Obsessive Measurement Disorder - 06/06

This is not going to be one of those articles where a middle-aged publisher rants about the good old days, and excoriates the rise of email and the internet. The changes wrought by the digital revolution have been good — and bad — and all points in between. But the ship has sailed, and any balanced personality had better make peace with reality. Our own business model has expanded to include a well-trafficked website, and an e-newsletter to complement a healthy print magazine that provides a brand anchor for the whole package. I am content in a world where diverse media coexist. And if I need a long run in the park and a short glass of Jack Daniels each evening to speed acceptance of things I cannot change, so be it.

Still, I cannot resist noting that a lot of what passes for internet advice and strategy today is often a shallow obsession with online metrics. And it frequently comes at the expense of hard-won sales, marketing and media fundamentals. I hear the mantra so often from marketers and media buyers, it feels cult-like. “It’s all about the ROI.” “It’s all about thinking out of the box.” “Its all about search engine optimization.” “It’s all about the hits.” “It’s all about realtime feedback.” “It’s all about measurement.”

No. It’s really not.

It’s about serving the client’s communication needs. It’s about branding, identity, messaging, multiple touch points, human connections. It’s about earning customer loyalty and generating return customers, instead of hoping they will find you.
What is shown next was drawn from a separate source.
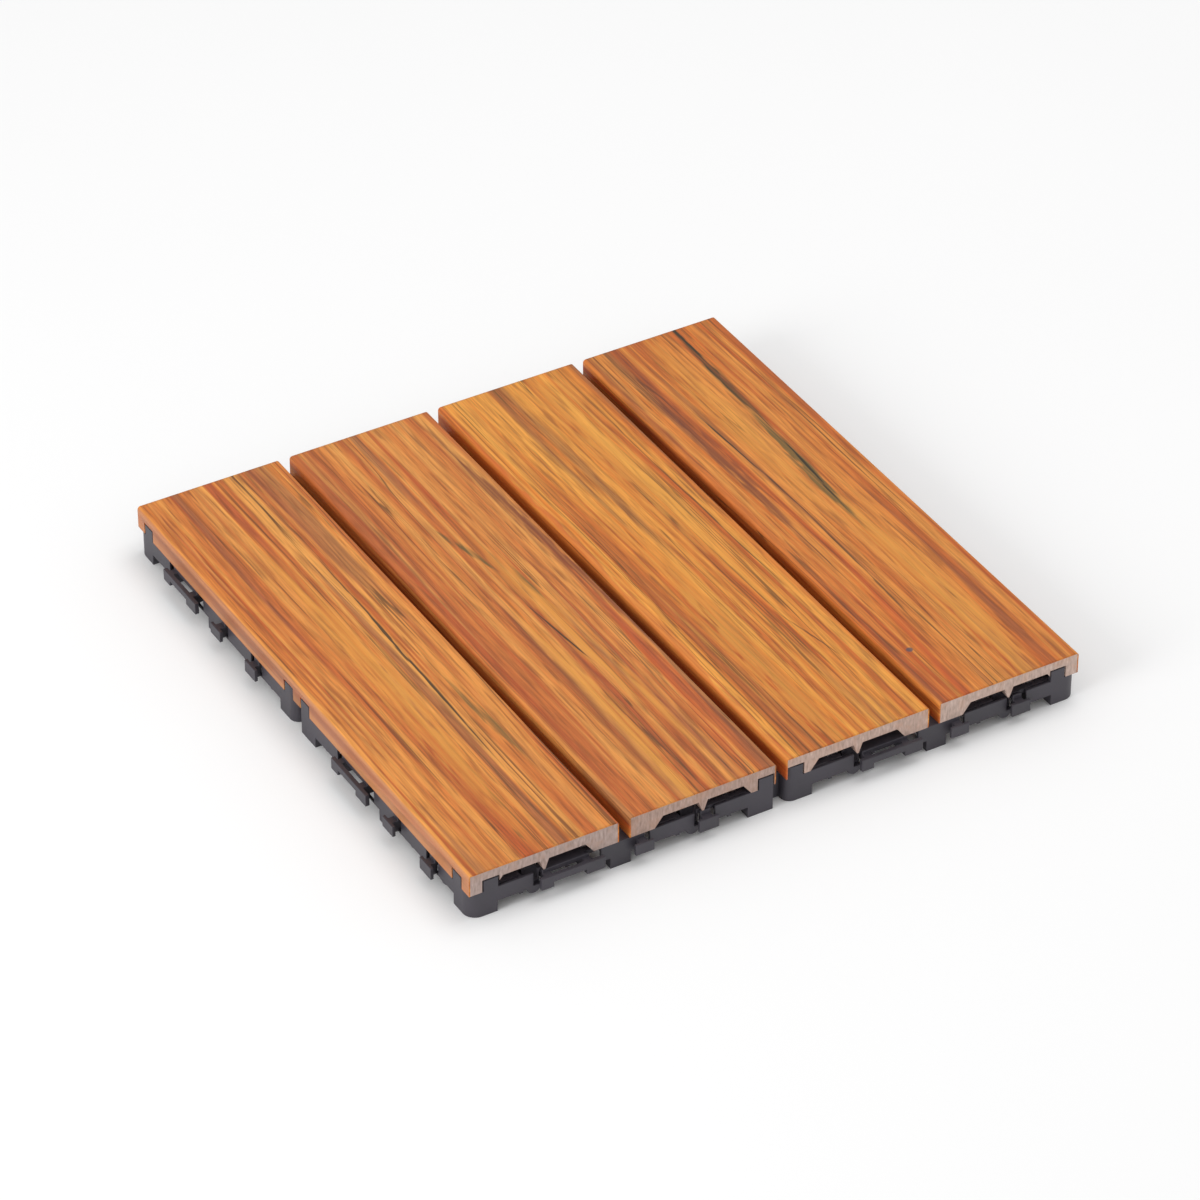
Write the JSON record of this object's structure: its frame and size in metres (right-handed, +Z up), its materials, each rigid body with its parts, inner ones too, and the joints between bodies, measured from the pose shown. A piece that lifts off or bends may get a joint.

It’s about building value for a company or organization by using the full range of tools and media and knowledge that are available. It’s sitting and thinking, not jumping on the bandwagon. Of course, ROI and measurement and feedback and click-thrus and immediacy can be an important part of the program. Very important. I monitor our performance closely every day. Sometimes two or three times a day.
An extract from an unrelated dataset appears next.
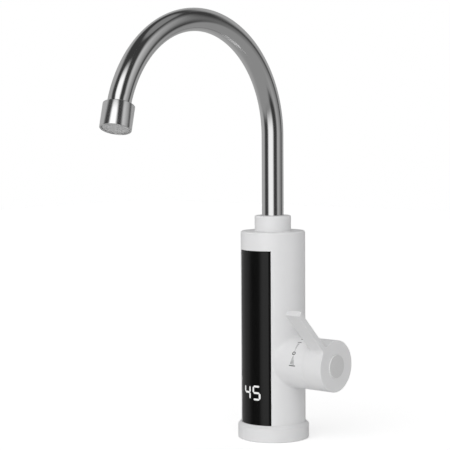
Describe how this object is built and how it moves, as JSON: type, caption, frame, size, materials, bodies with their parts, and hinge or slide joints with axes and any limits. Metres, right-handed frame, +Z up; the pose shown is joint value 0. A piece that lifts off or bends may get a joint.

But here are a few of sobering thoughts:

One comes from the Chief Marketer newsletter. Ray Schultz writes, “Most marketing execs pay lip service to the notion of accountability. But a staggering 84% say that their firm’s ability to measure Web marketing is limited at best.” He quotes a web expert as follows: “The challenge is due to a lack of consistent, goal-based metrics to measure reach, frequency and conversion across all online campaigns.”

A second is from a column by Leslie Walker of The Washington Post: “Click fraud... has mushroomed into a problem so thorny that some analysts fear it could bring the high-flying internet economy to its knees.” Walker cites examples of bogus traffic rising as high as 35%.

A third is noted by Amy Larsen DeCarlo of the insightful InternetWeek enewsletter: “Unfortunately, it seems that cybercriminals have caught onto the profit potential in harnessing search engines for their own misdeeds.” DeCarlo gives the example of Splogs, “the fake web blog sites that are populated with link-filled stolen or nonsensical text meant to drive traffic to disreputable sites and raise their search engine rankings...”

And here is a fourth point, more fundamental and less fixable. John Craven, president of the BevNet internet portal, is quoted in Folio: as observing, “From a reader standpoint, there’s something more legitimate about print than with a website. You can hold it in your hands.”

This last idea, which bubbles to the surface in our annual print survey, suggests that internet communications may be too easy and, at the same time, too fragile to communicate credibility, accountability, permanence, legitimacy. In a multi-channel world, tangible print may better channel trust. That is the most vexing thought of all for those afflicted with obsessive measurement disorder.